To learn more about some specific issues or changes, select a wanted time range on the chart and click the View Events menu item, which brings you to the Events view.
Processing time
The Processing Time chart helps you understand
how much time is spent doing processing in an application, a
service, or an endpoint itself (Self), and how much
time is spent calling the downstream dependencies, which is broken
down by the call type, such as Http,
Database, Messaging, Rpc,
SDK, etc.
For example, if the latency of a call to the Shop
service is 1000ms, the Shop service makes
an HTTP call to the Payment service that takes
300ms and then another database call to the
Catalog service that takes 200ms, the
self-processing time of the Shop service is
1000-300-200=500ms.
Time shift
To compare metrics to past time frames, you can use a Time Shift functionality as shown in the image. Be aware of decreased precision when you are comparing metrics against historical data.
Application dependency map
The dependency map is available for each application and provides,
- an overview of the service dependencies within your application.
- a visual representation of calls between services to understand communication paths and throughput.
- different layouts to quickly gain an understanding of the application's architecture.
- comfortable access to service views (dashboards, flows, calls, and issues).
Error messages
Error messages are messages that are collected from errors that
happened during code execution of a service. For example, if an
exception is thrown during processing, and not caught or handled by
the application code, it is listed on the Error
Messages tab. An example would be an unhandled exception
in a servlet's doGet method that causes the request to
be responded to with HTTP 500.
Log messages
Log messages are collected from instrumented logging libraries
or frameworks. For example, see the section "Logging" in the
list of supported libraries. When a service writes a log
message with severity WARN or higher through a logging
library, the message is displayed on the Log
Messages tab. Also, captured log messages are shown in the
trace details in the
context of their trace. If a log message was written with severity
ERROR or higher, it is marked as an error. Log
messages with a severity less than WARN are not
tracked.
Infrastructure
From the Application Perspective view or Services dashboard, it is possible to navigate to the corresponding infrastructure component shown on the Infrastructure Monitoring view.

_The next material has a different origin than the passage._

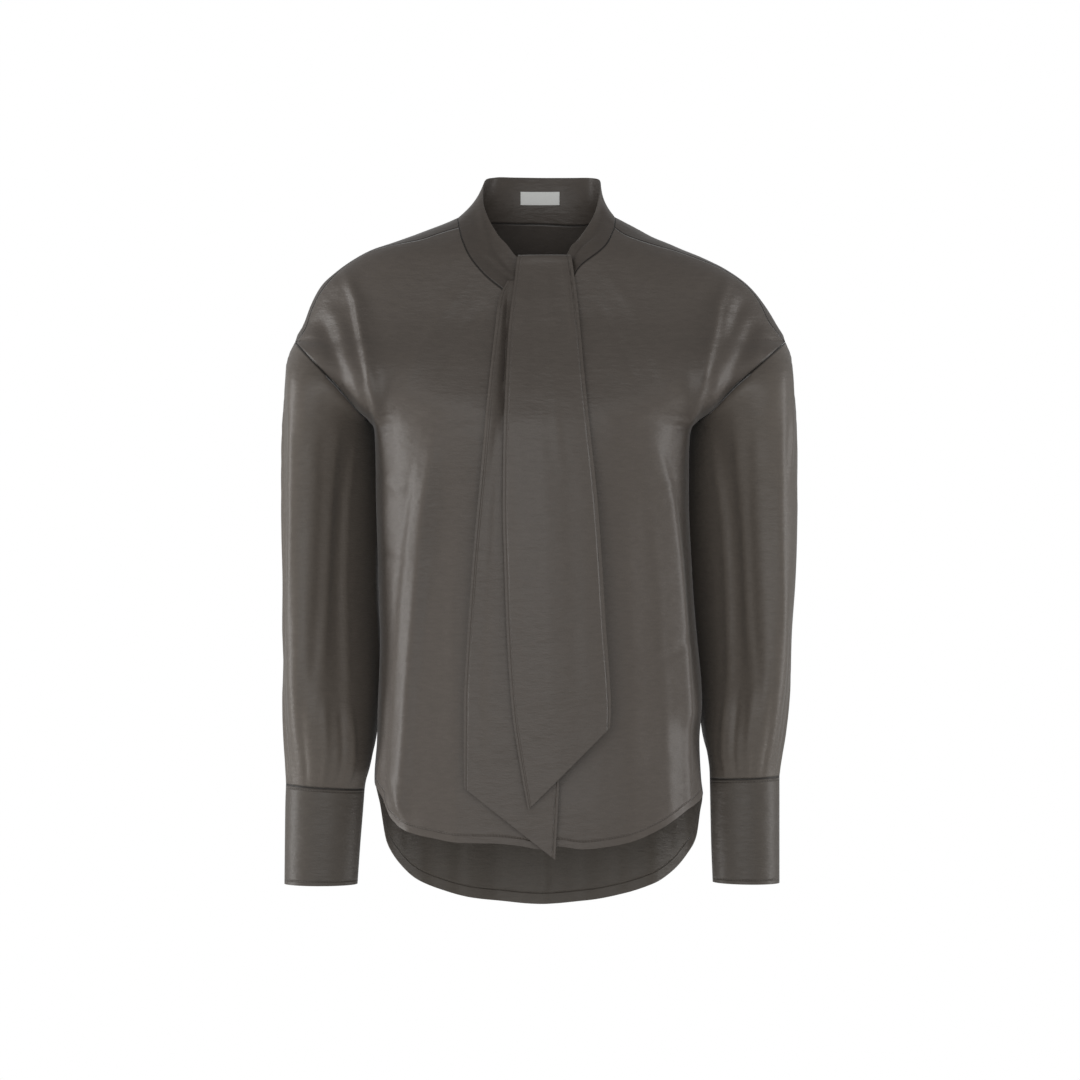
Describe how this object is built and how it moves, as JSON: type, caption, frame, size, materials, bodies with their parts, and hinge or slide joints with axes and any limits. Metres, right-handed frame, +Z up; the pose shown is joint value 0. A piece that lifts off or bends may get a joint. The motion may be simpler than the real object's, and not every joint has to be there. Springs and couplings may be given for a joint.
{
  "type": "tie-neck blouse",
  "caption": "Long-sleeved satin blouse as worn: stand collar with two hanging scarf ends, dropped shoulders, deep cuffs, curved hem longer at the back.",
  "frame": {"origin": "base of the wearer's neck, midway between the shoulder points", "axes": "+Z up the wearer, the wearer faces -Y, +X to the wearer's left"},
  "size_m": [0.5281, 0.2576, 0.7637],
  "materials": {
    "front_cloth": "washed satin, soft sheen, fine crosswise crinkle",
    "back_cloth": "washed satin, soft sheen, fine crosswise crinkle",
    "yoke_cloth": "washed satin, soft sheen, fine crosswise crinkle",
    "sleeve_cloth": "washed satin, soft sheen, fine crosswise crinkle",
    "cuff_cloth": "washed satin, soft sheen, fine crosswise crinkle",
    "collar_cloth": "washed satin, soft sheen, fine crosswise crinkle",
    "tie_cloth": "washed satin, soft sheen, fine crosswise crinkle",
    "label_cloth": "woven label tape, plain"
  },
  "bodies": {
    "root": {"front": "front_cloth", "back": "back_cloth", "yoke": "yoke_cloth", "sleeve_right": "sleeve_cloth", "sleeve_left": "sleeve_cloth", "cuff_right": "cuff_cloth", "cuff_left": "cuff_cloth", "collar": "collar_cloth", "tie_upper": "tie_cloth", "tie_lower": "tie_cloth", "label": "label_cloth"}
  },
  "joints": []
}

The "Unmonitored" infrastructure component
The list of infrastructure components for an application or service might sometimes include the "Unmonitored" host, container, or process.
The "Unmonitored" component indicates that for some or all calls to a service, it was not possible to link it to a specific infrastructure component. Services are "logical" entities, and they are typically linked to infrastructure components through the monitored process. This does not apply to third-party web services, which are not monitored but still have services and endpoints created based on hostname + path. Since no host or process is known, these services are associated with the "Unknown" infrastructure component.
Smart Alerts
View a list of all your configured Smart Alerts. Click an alert to view its configuration, modify it, or view its revision history. If required, you can also disable or remove the alert.
For information on how to add an alert, see the Smart Alerts docs.
Time range adjustment
The time range that is used in Instana dashboards or analytics might slightly differ from the selected time range in the time picker. The dashboard or analytics time range excludes the first and the last partial bucket. For example, when you select the Last 24 hours preset in the time picker at 3:15 PM on 20 January, the time range is adjusted to 3:30 PM 19 January–3:00 PM 20 January. This adjustment is done because the respective chart granularity is 30 minutes. The time range adjustment ensures consistency among different widgets on the same page and avoids misinterpretation of partial buckets as an unexpected metric trend, for example, a drop in number of calls.
Approximate data
When you view a dashboard or do a query in Analytics over a specific time range beyond the past seven days, you might see the Approximate Data Indicator on different widgets, which is used to indicate that Instana is accessing a reduced number of statistically significant traces and calls to serve the queries. Example:
Traces and calls that occur rarely might not be represented in such scenarios.
Note on sampling accuracy for call-level metrics
The system uses random sampling based on the trace ID hash, which ensures consistent sampling at the trace level. However, this has implications when analyzing call-level metrics:
- Sampling is done per trace, not per call. If trace sizes vary significantly (for example, number of calls per trace), the call-level data can become skewed.
- For instance, a single trace with more than 2.4 million calls can heavily impact call-level metrics if the system includes it in the sampling.
- This is expected behavior, not a defect. It reflects how trace-based sampling works.